A SMARTER FUTURE IS IN SIGHT
Key to realizing the smart water opportunity is providing forums for utilities to share their learnings and moving away from digital jargon to focus on the core benefits delivered by these solutions. South Bend’s story shows us that a bright future is possible if we are open to novel approaches and embrace all the possibilities of smart technology.

What can utilities do to follow South Bend’s lead?

  • Focus on a limited number of high-impact use cases: Don’t try to do too much at once—first hone in on your most critical challenges and then consider these as the initial use cases for exploring digital solutions.
  • Don’t be afraid of workarounds today while laying the foundation for tomorrow: While a digital strategy and a team of dedicated experts is beneficial, these don’t need to be in place to begin driving significant value from piloting digital solutions.
  • Begin to build a set of technology and thought partners: There are a number of technology partners, utility peers, and industry networks which are driving the thinking on digital water. Leveraging these partners can help utilities more quickly build the capabilities needed to be successful.
  • Set the ambition across the organization: To fully realize the value from digital solutions, the ambition needs to be set across the organization—including the CEO-level and the Operator-level.

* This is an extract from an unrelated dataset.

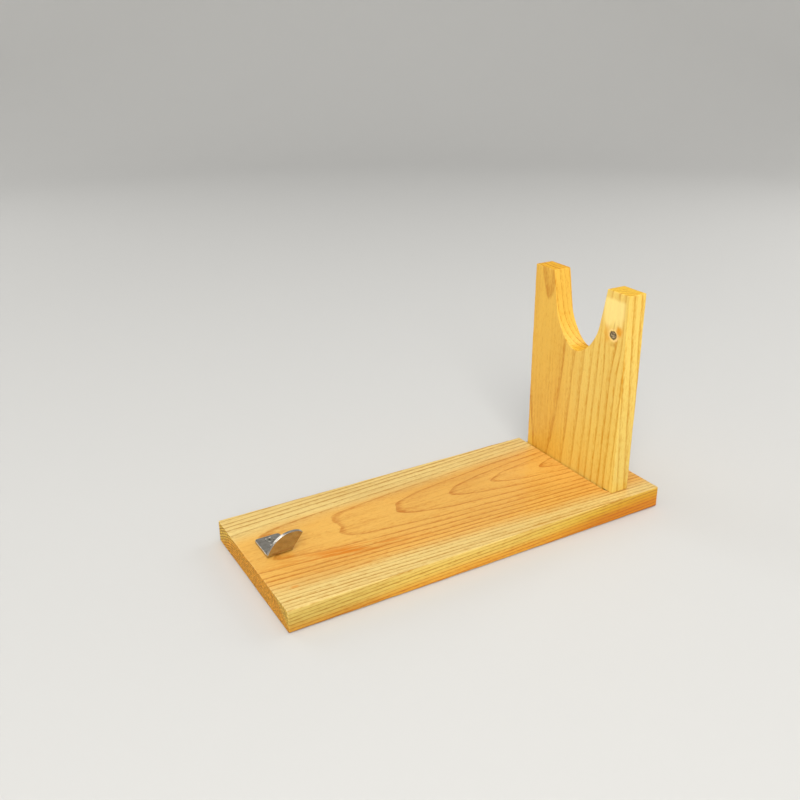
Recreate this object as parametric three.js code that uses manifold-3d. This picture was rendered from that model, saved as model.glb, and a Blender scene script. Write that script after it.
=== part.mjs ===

Even at this early stage in the adoption of smart water solutions, several studies involving qualitative research with global water utilities and economic analyses indicate that annual savings of $12.5 billion to $15 billion could be realized through reductions in capital and operational expenditure (Source: Global Smart Water: Market Trends, Competitive Shifts, & Project Activity, Year-End 2017, Bluefield Research, February 2018). Approximately 260 smart water projects globally were announced in 2017, and as of July 2018, 180 smart water projects have been announced this year.

There’s a lot done with more to do. Let’s seize the opportunity for a smarter water future.